## [DATASET CONTENT]
------------------------------------------------------------------------
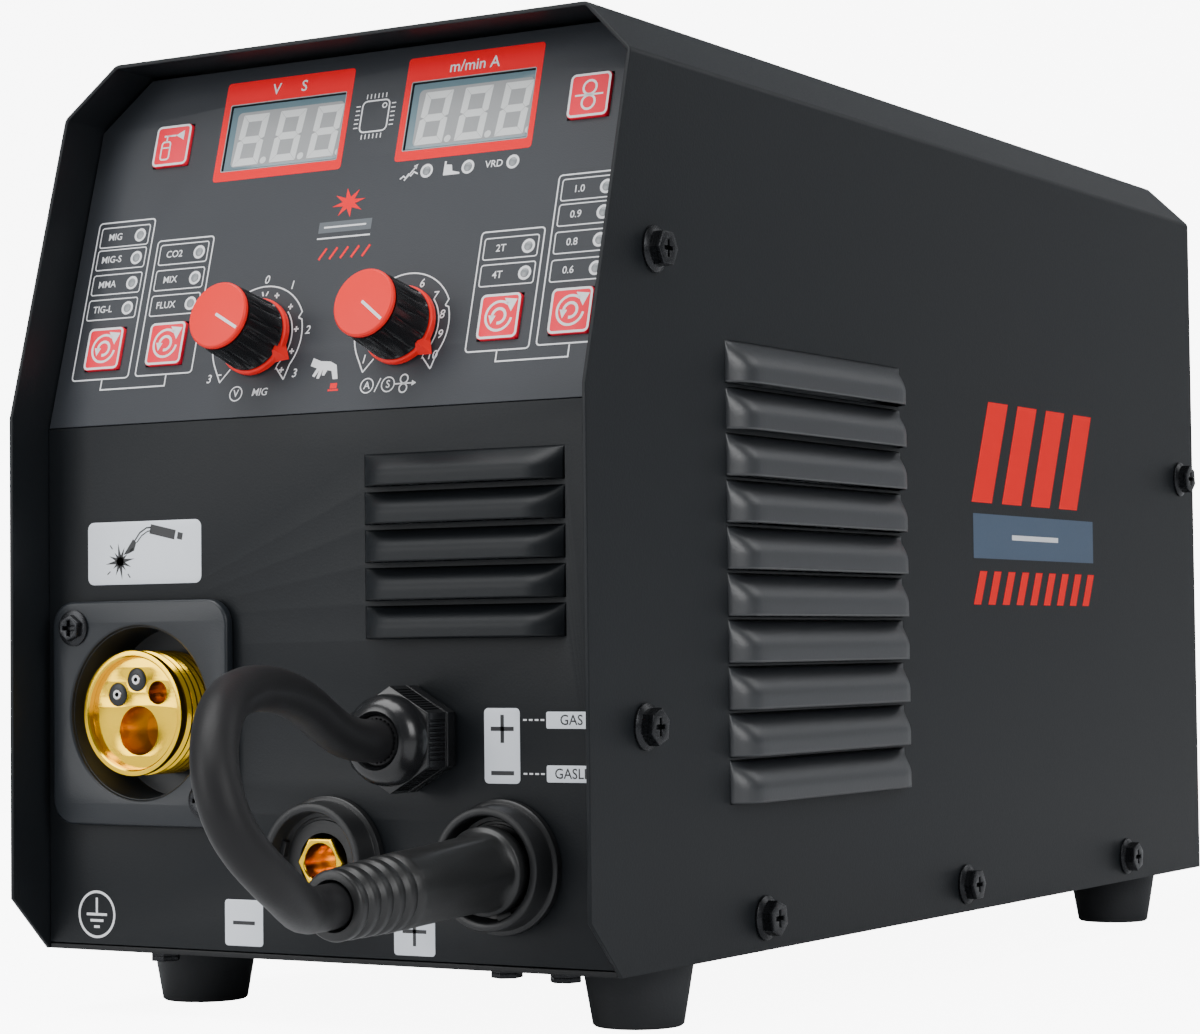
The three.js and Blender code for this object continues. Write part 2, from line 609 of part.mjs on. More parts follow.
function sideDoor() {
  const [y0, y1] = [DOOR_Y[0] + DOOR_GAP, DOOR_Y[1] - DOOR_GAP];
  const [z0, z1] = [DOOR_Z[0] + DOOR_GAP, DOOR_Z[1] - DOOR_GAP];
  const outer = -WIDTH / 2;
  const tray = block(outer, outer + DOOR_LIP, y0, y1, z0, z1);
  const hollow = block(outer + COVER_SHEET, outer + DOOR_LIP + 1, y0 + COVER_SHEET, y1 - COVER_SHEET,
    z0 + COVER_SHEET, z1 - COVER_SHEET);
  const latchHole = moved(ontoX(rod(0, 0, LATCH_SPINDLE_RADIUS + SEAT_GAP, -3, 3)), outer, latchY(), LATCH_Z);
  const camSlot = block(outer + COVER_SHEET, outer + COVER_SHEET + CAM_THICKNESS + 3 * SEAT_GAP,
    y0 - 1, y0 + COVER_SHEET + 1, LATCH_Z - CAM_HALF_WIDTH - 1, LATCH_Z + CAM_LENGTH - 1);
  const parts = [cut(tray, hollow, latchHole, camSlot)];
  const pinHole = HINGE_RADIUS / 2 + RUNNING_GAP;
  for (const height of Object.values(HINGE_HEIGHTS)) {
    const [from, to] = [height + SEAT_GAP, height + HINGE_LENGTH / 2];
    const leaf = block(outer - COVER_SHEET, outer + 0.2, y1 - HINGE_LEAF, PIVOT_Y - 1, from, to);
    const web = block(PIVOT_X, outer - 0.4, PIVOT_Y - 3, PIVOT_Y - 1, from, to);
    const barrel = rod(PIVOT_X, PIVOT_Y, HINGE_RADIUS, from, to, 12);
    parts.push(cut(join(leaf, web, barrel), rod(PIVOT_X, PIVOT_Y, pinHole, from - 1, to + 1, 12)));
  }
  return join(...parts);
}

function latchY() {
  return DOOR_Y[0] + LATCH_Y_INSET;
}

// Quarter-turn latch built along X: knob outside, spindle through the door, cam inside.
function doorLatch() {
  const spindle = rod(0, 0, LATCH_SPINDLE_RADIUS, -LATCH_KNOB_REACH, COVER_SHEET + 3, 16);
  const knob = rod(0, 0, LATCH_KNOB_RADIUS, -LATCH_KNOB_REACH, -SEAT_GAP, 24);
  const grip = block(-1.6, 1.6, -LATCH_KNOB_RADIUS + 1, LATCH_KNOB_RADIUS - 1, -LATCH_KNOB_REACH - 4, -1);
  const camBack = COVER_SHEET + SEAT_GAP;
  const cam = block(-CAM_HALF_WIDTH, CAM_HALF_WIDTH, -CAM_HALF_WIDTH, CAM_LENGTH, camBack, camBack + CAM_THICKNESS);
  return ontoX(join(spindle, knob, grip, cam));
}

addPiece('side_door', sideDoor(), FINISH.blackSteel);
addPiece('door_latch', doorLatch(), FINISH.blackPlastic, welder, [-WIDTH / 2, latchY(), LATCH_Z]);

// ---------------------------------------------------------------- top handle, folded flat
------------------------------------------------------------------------
## [WHAT YOU NEED TO DO]
Return the lines above exactly, keeping every word.

## [ANSWER TO THIS EXERCISE]
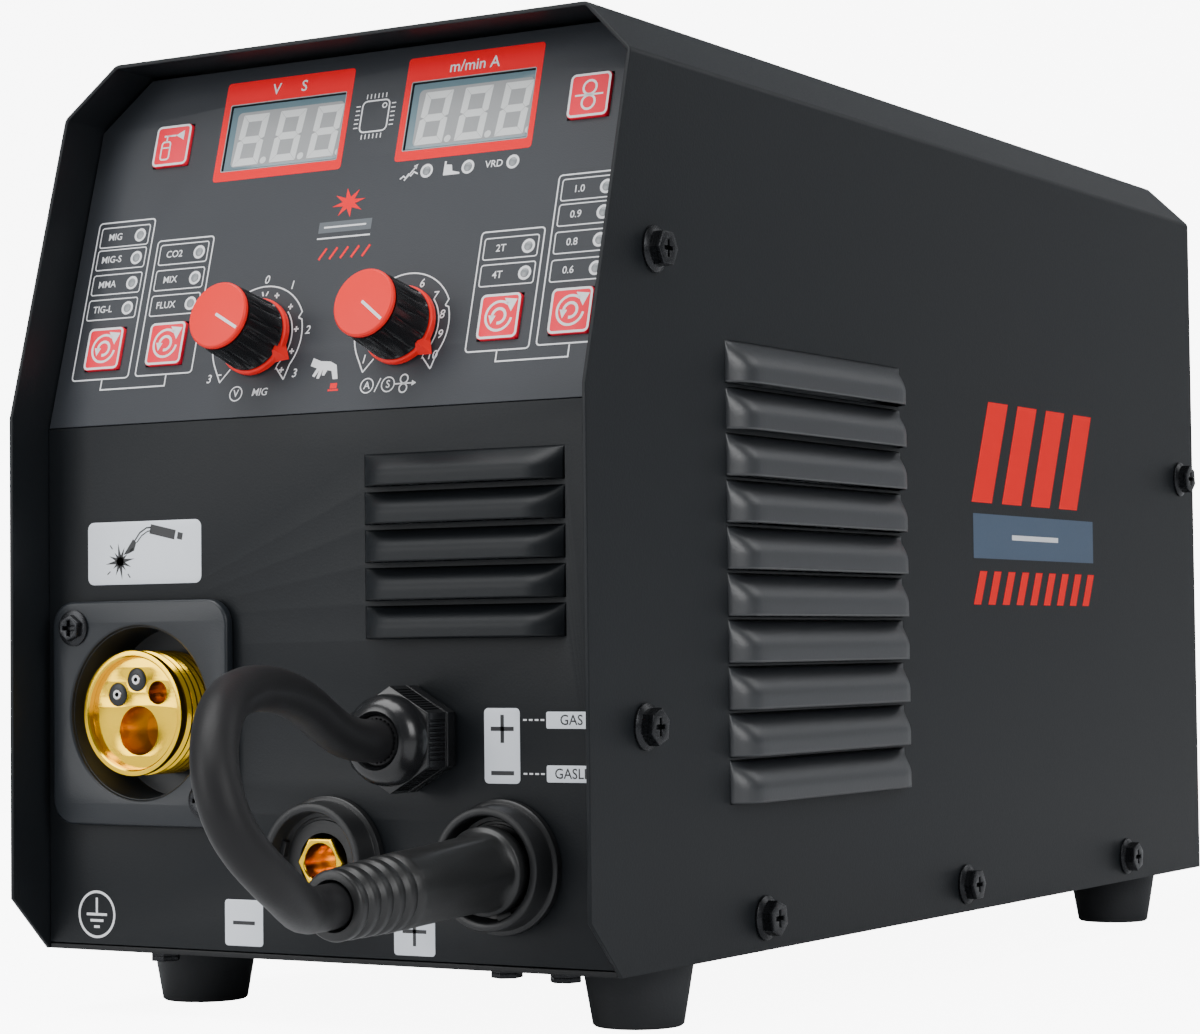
The three.js and Blender code for this object continues. Write part 2, from line 609 of part.mjs on. More parts follow.
function sideDoor() {
  const [y0, y1] = [DOOR_Y[0] + DOOR_GAP, DOOR_Y[1] - DOOR_GAP];
  const [z0, z1] = [DOOR_Z[0] + DOOR_GAP, DOOR_Z[1] - DOOR_GAP];
  const outer = -WIDTH / 2;
  const tray = block(outer, outer + DOOR_LIP, y0, y1, z0, z1);
  const hollow = block(outer + COVER_SHEET, outer + DOOR_LIP + 1, y0 + COVER_SHEET, y1 - COVER_SHEET,
    z0 + COVER_SHEET, z1 - COVER_SHEET);
  const latchHole = moved(ontoX(rod(0, 0, LATCH_SPINDLE_RADIUS + SEAT_GAP, -3, 3)), outer, latchY(), LATCH_Z);
  const camSlot = block(outer + COVER_SHEET, outer + COVER_SHEET + CAM_THICKNESS + 3 * SEAT_GAP,
    y0 - 1, y0 + COVER_SHEET + 1, LATCH_Z - CAM_HALF_WIDTH - 1, LATCH_Z + CAM_LENGTH - 1);
  const parts = [cut(tray, hollow, latchHole, camSlot)];
  const pinHole = HINGE_RADIUS / 2 + RUNNING_GAP;
  for (const height of Object.values(HINGE_HEIGHTS)) {
    const [from, to] = [height + SEAT_GAP, height + HINGE_LENGTH / 2];
    const leaf = block(outer - COVER_SHEET, outer + 0.2, y1 - HINGE_LEAF, PIVOT_Y - 1, from, to);
    const web = block(PIVOT_X, outer - 0.4, PIVOT_Y - 3, PIVOT_Y - 1, from, to);
    const barrel = rod(PIVOT_X, PIVOT_Y, HINGE_RADIUS, from, to, 12);
    parts.push(cut(join(leaf, web, barrel), rod(PIVOT_X, PIVOT_Y, pinHole, from - 1, to + 1, 12)));
  }
  return join(...parts);
}

function latchY() {
  return DOOR_Y[0] + LATCH_Y_INSET;
}

// Quarter-turn latch built along X: knob outside, spindle through the door, cam inside.
function doorLatch() {
  const spindle = rod(0, 0, LATCH_SPINDLE_RADIUS, -LATCH_KNOB_REACH, COVER_SHEET + 3, 16);
  const knob = rod(0, 0, LATCH_KNOB_RADIUS, -LATCH_KNOB_REACH, -SEAT_GAP, 24);
  const grip = block(-1.6, 1.6, -LATCH_KNOB_RADIUS + 1, LATCH_KNOB_RADIUS - 1, -LATCH_KNOB_REACH - 4, -1);
  const camBack = COVER_SHEET + SEAT_GAP;
  const cam = block(-CAM_HALF_WIDTH, CAM_HALF_WIDTH, -CAM_HALF_WIDTH, CAM_LENGTH, camBack, camBack + CAM_THICKNESS);
  return ontoX(join(spindle, knob, grip, cam));
}

addPiece('side_door', sideDoor(), FINISH.blackSteel);
addPiece('door_latch', doorLatch(), FINISH.blackPlastic, welder, [-WIDTH / 2, latchY(), LATCH_Z]);

// ---------------------------------------------------------------- top handle, folded flat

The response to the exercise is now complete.